The efforts in Hamilton also highlight the value of public-private partnerships. Hamilton offers an example of how municipalities and local governments can leverage limited dollars for managed retreat purposes. Local governments with limited means for achieving managed retreat can consider more traditional funding sources, such as government grants, but should similarly note the value of partnering with private organizations like land trusts. 

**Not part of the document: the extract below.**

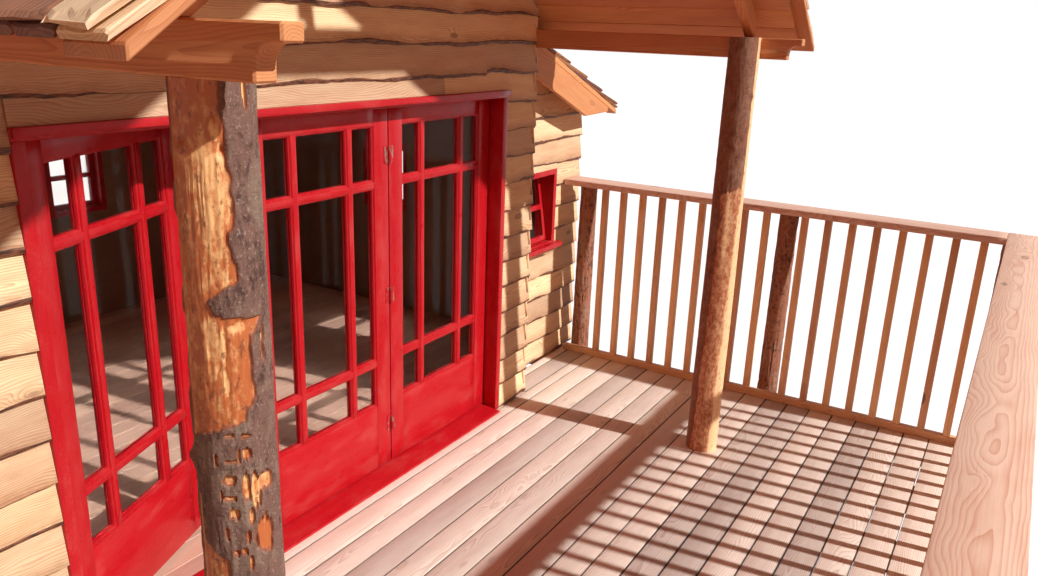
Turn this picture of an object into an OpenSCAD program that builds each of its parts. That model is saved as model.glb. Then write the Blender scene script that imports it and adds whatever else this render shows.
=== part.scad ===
// Tree house: a timber cabin with a gabled porch on a railed deck that stands on log stilts.
// X runs along the front wall, -Y points out over the deck, +Z is up, and Z = 0 is the ground.
// The origin is the middle of the plan at ground level. Lengths are millimetres.

/* [Platform] */
// Height of the walking surface of the deck over the ground
deck_top = 2600; // [1800:10:3600]
// Depth of the deck from the front wall to the outer edge of its boards
deck_depth = 2450; // [2000:10:3000]
// Half the width of the deck boards
deck_half = 2400; // [2300:10:2500]
// Width of one deck board
board_w = 127; // [95:1:145]
// Gap between two deck boards
board_gap = 5; // [3:1:10]
// Thickness of the deck and floor boards
board_t = 28; // [20:1:40]
// Width of a joist
joist_w = 50; // [38:1:75]
// Depth of a joist
joist_h = 145; // [100:5:200]
// Width of a bearer
bearer_w = 100; // [75:5:150]
// Depth of a bearer
bearer_h = 200; // [150:10:260]
// Diameter of a log stilt at the height of the handrail
stilt_d = 110; // [105:5:140]
// Diameter of a log stilt at its foot
stilt_foot_d = 150; // [120:5:160]
// Distance of the middle row of stilts in front of the front wall
mid_row_out = 1240; // [1100:10:1400]
// Distance of the first row of stilts behind the front wall
front_row_in = 80; // [60:5:105]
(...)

In addition, the efforts highlight the importance of community engagement in any managed retreat process. It appears that residents of Hamilton have varying levels of interest in the town’s ongoing relocation efforts—largely due to concerns over a lack of affordable housing in the annexed development and other perceptions surrounding the circumstances of the development (e.g., residents fear they will be forced out of their homes). Local governments should be aware of the importance of engaging with the community—to increase support for a relocation plan and address community concerns—when initiating relocation efforts. In addition to engaging the community, local governments should recognize the value of building trust within the community and providing a meaningful engagement forum to provide information to the public, address any misinformation, and answer questions so that residents can make informed choices regarding their futures in the face of flooding.